The internal format used for an external representation depends only on the exponent marker, and not on the number of decimal digits in the external representation.

The next figure contains examples of notations for floats:

0.0 ;Floating-point zero in default format
0E0 ;As input, this is also floating-point zero in default format.
;As output, this would appear as 0.0.
0e0 ;As input, this is also floating-point zero in default format.
;As output, this would appear as 0.0.
-.0 ;As input, this might be a zero or a minus zero,
; depending on whether the implementation supports
; a distinct minus zero.
;As output, 0.0 is zero and -0.0 is minus zero.
0. ;On input, the integer zero—not a floating-point number!
;Whether this appears as 0 or 0. on output depends
;on the value of *print-radix*.
0.0s0 ;A floating-point zero in short format
0s0 ;As input, this is a floating-point zero in short format.
;As output, such a zero would appear as 0.0s0
; (or as 0.0 if short-float was the default format).
6.02E+23 ;Avogadro's number, in default format
602E+21 ;Also Avogadro's number, in default format

Figure 2.14: Examples of Floating-point numbers

For information on how floats are printed, see Section 22.1.3.1.3 (Printing Floats).

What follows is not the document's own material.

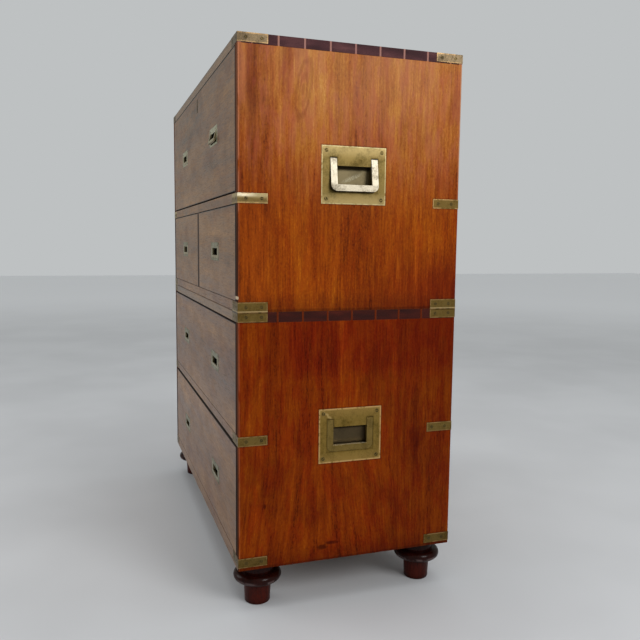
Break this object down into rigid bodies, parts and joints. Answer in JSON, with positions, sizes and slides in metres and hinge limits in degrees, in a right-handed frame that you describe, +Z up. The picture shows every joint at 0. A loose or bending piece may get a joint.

2.3.2.3 Syntax of a Complex

A complex has a Cartesian structure, with a real part and an imaginary part each of which is a real. The parts of a complex are not necessarily floats but both parts must be of the same type:

either both are rationals, or both are of the same float subtype. When constructing a complex, if the specified parts are not the same type, the parts are converted to be the same type internally (i.e., the rational part is converted to a float). An object of type (complex rational) is converted internally and represented thereafter as a rational if its imaginary part is an integer whose value is 0.

For further information, see Section 2.4.8.11 (Sharpsign C) and Section 22.1.3.1.4 (Printing Complexes).